Garcia hasn’t been the same since he got himself in trouble with his racial crack about Tiger Woods in late spring. He made the remark after tying for eighth at The Players Championship in May, and hasn’t been a factor in an event since, not until Boston.
“I just wasn’t comfortable,” Garcia said of his Monday stumble “I just wasn’t able to trust myself as I did the first few days. It was hard, but I tried.”
It was difficult to watch, because Garcia looked so ready to win after shooting 65, 64 and 65 in the first three rounds. Same with Tseng, who shot 67 and 68 before her 63 leading into the final round.
In so many ways, these two players wear their hearts on their sleeves.

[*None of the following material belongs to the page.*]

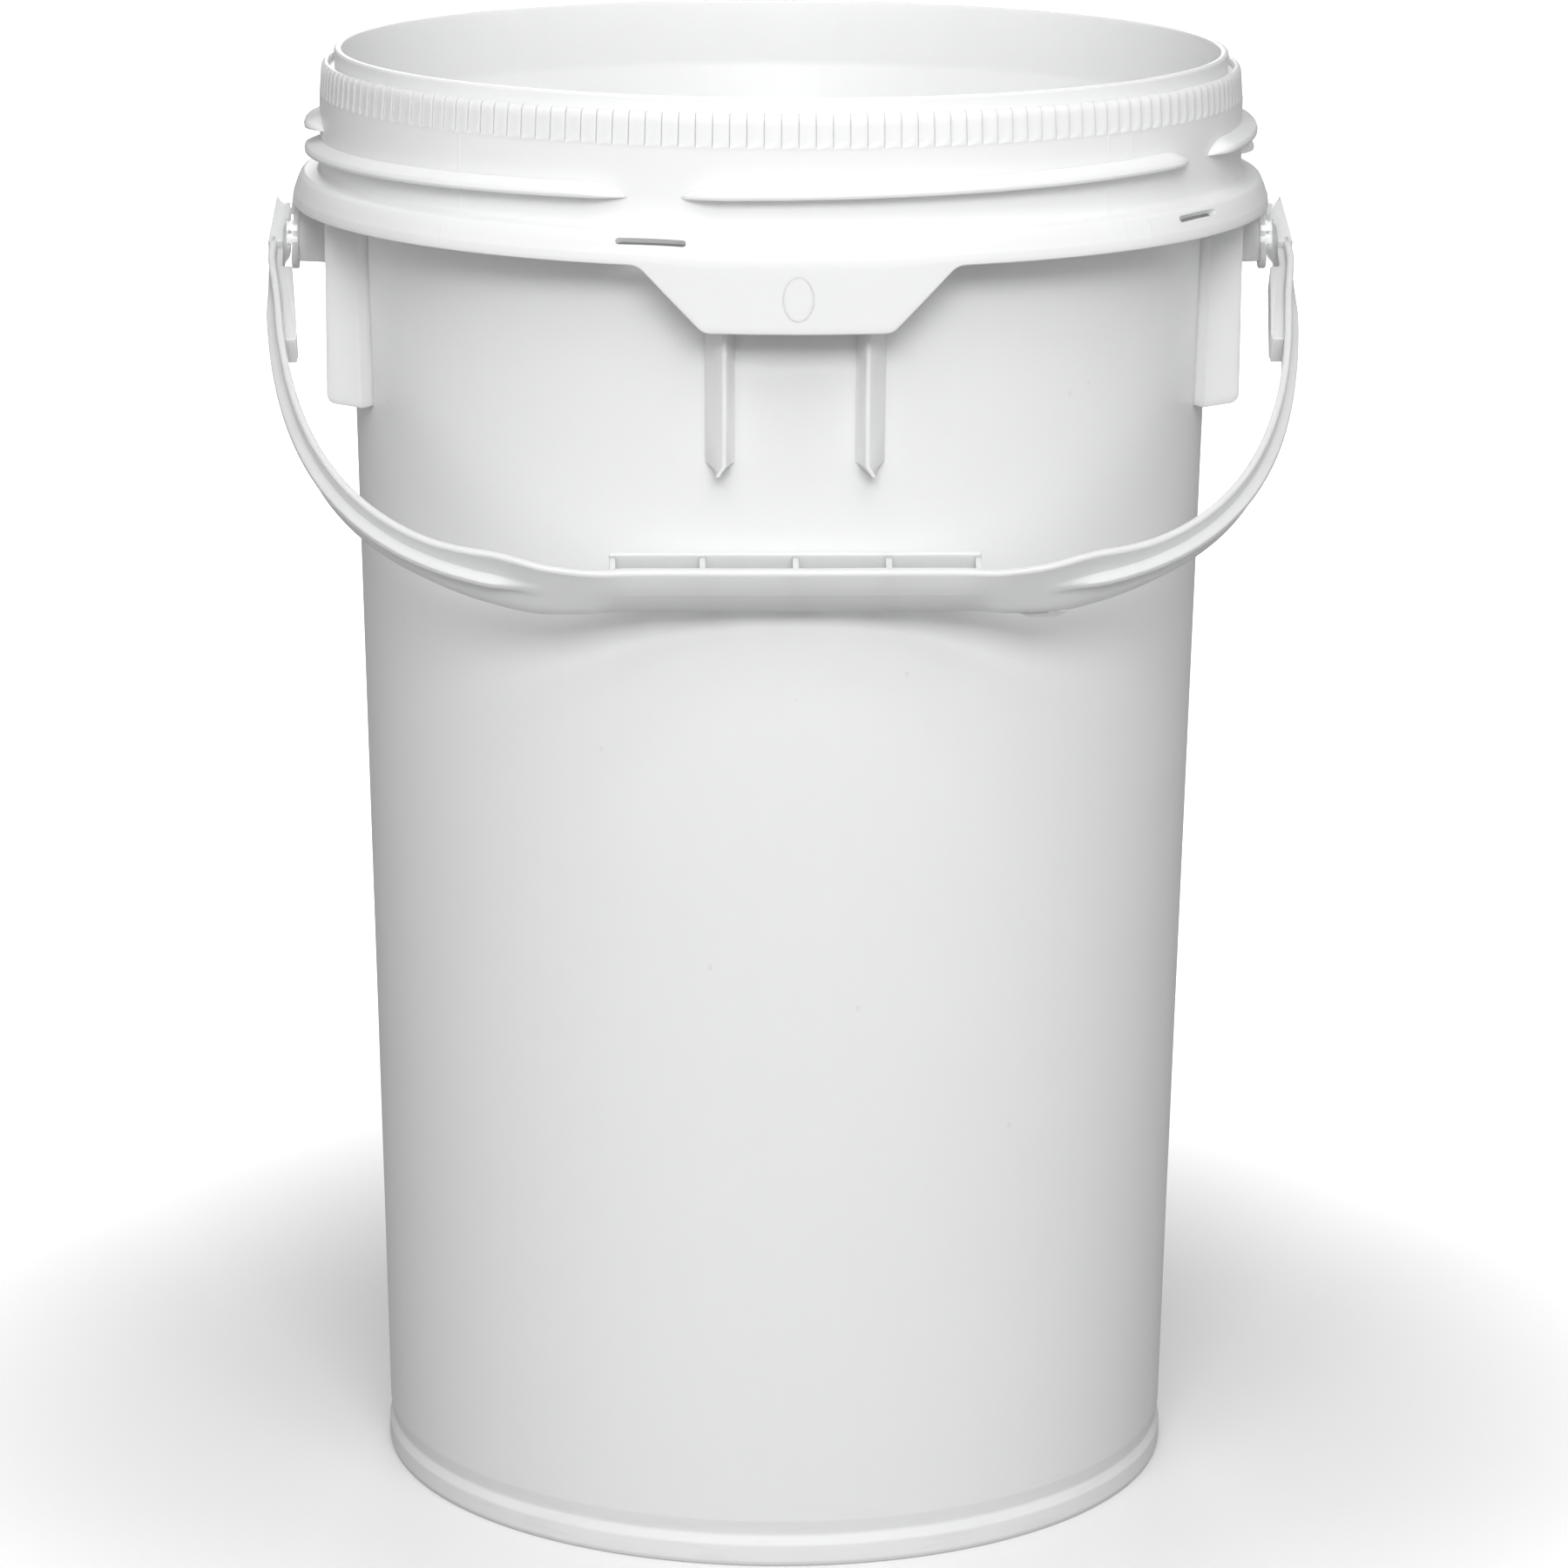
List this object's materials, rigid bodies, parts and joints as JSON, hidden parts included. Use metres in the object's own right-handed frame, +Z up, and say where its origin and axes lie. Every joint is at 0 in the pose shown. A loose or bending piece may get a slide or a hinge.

There’s no hiding what they’re feeling. It makes them both fun to watch when they’re at their best, but almost as compelling when they’re struggling. They are like open books, easy to read, their body language so colorfully articulating what their hearts are filled with.
And that’s really the question looming over their games in the wake of their final-round failures. What are their hearts filled with these days? The promise that came in the way they got themselves into contention? Or the self-loathing that can come with blowing a chance?
Tseng’s heart took a beating in her slump and free fall in the world rankings. She confessed early this year that the pressure to meet expectations as the Rolex world No. 1 overwhelmed her. She said the criticism and second guessing when she began to swoon hurt her.
“Everybody wants to be No. 1, but nobody understands how hard it is,” she said earlier this year. “I looked at the media, what fans were saying, and it drove me crazy.”
Back in April at the RR Donnelley LPGA Founders Cup, on the night before Stacy Lewis ended Tseng’s 109-week run at No. 1, Tseng confessed she welcomed shedding the burdens that go with the top ranking.
“It will be a good release for me,” Tseng said back then.
In Portland last weekend, Tseng was asked about the challenge of shaking her slump.
“It’s a really long story,” Tseng said. “I go through a lot of things, and my life has been really tough. It’s not just about golf.”
Garcia told the whole world back in ’09 that his heart was broken by his breakup with Greg Norman’s daughter, Morgan-Leigh. His game swooned so much that he announced he was taking a break from the sport and didn’t play in the Ryder Cup in 2010.
At the Masters last year, Garcia’s frustration in failing to win a major got the best of him when he shot himself out of contention in the third round at Augusta National.
“I’m not good enough,” he famously said. “I don’t have the thing I need to have. The conclusion is I need to play for second or third place.”
It was a low moment, but the words have dogged him because they so powerfully revealed the nature of the demon doubts that challenge him.
You’ll hear golfers talk about how winning is often about a player’s ability to get out of his own way. Nobody embodies that more than Garcia and Tseng these days. They seemed to get in their own way in those final-round failures, blocking and frustrating themselves.
Winning, of course, is tough at the highest levels. There’s ridiculously so much more losing than winning in golf. It has to be the sport with the most scarred athletes, albeit scars you can’t see.
The game beats players up, but Garcia and Tseng are still in there fighting, looking to beat their demons as soundly as they beat fellow competitors. They manage to make that fight more meaningful in the way they’ve drawn us into the struggle with them.